Deane-Drummnod said the institute, inspired by Francis’ work, seeks to explore the underlying questions raised by Laudato Si’ about the cultural, technological and agricultural shifts driven by climate change and the important role of Indigenous people in protecting the environment.
“Having such an influential global leader make such clear statements really moved the needle on how other leaders are forced to confront this issue,” said Katharine Hayhoe, a climate scientist who speaks often about her faith. Hayhoe said Francis’ example inspired others to speak publicly about climate change, from the archbishop of Canterbury to the patriarch of the Eastern Orthodox Church.
“Pope Francis made it crystal clear” that “to care about climate change, you don’t have to be an environmentalist, you don’t have to be a scientist,” Hayhoe said. “You don’t have to be Catholic or Protestant or Christian, you just have to be a human being.”
Francis’ influence on the American Catholic Church has been mixed. Research published in 2021 found that Laudato Si’ had largely failed to galvanize American bishops on climate change and suggested that they were swayed more by politics than by their own religious leader.

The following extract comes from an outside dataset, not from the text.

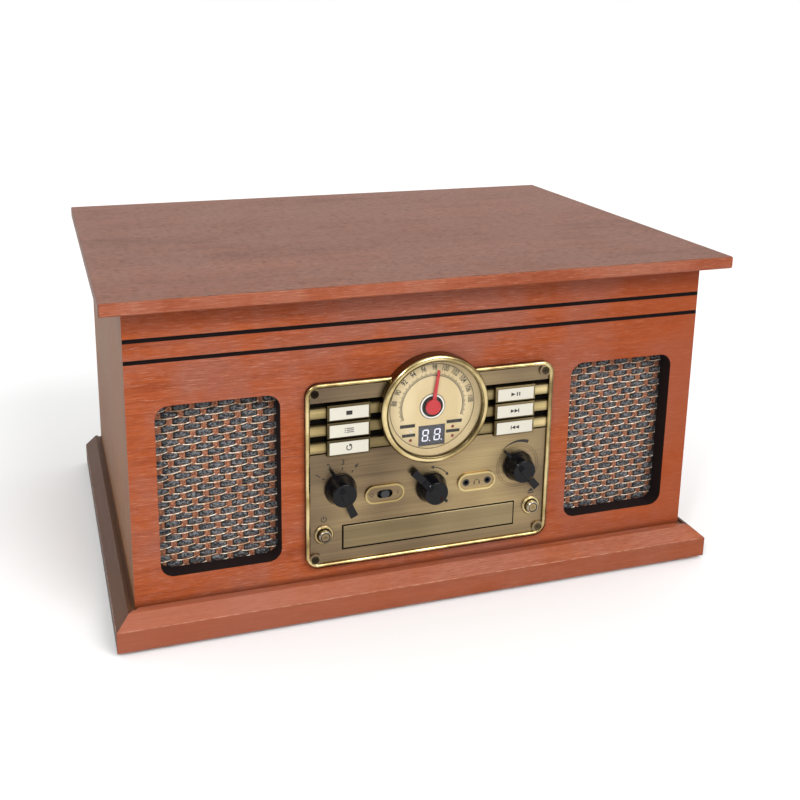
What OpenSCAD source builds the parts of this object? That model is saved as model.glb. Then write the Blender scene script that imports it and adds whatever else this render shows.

In Laudate Deum, an exhortation issued in 2023 in the run-up to the United Nations’ annual climate conference in Dubai, Francis acknowledged that responses to the climate crisis since publishing the Laudato Si’ in 2015 have “not been adequate.”
“The world in which we live is collapsing and may be nearing the breaking point,” he wrote.
Francis ended his letter with a warning. “‘Praise God’ is the title of this letter,” he wrote. “For when human beings claim to take God’s place, they become their own worst enemies.”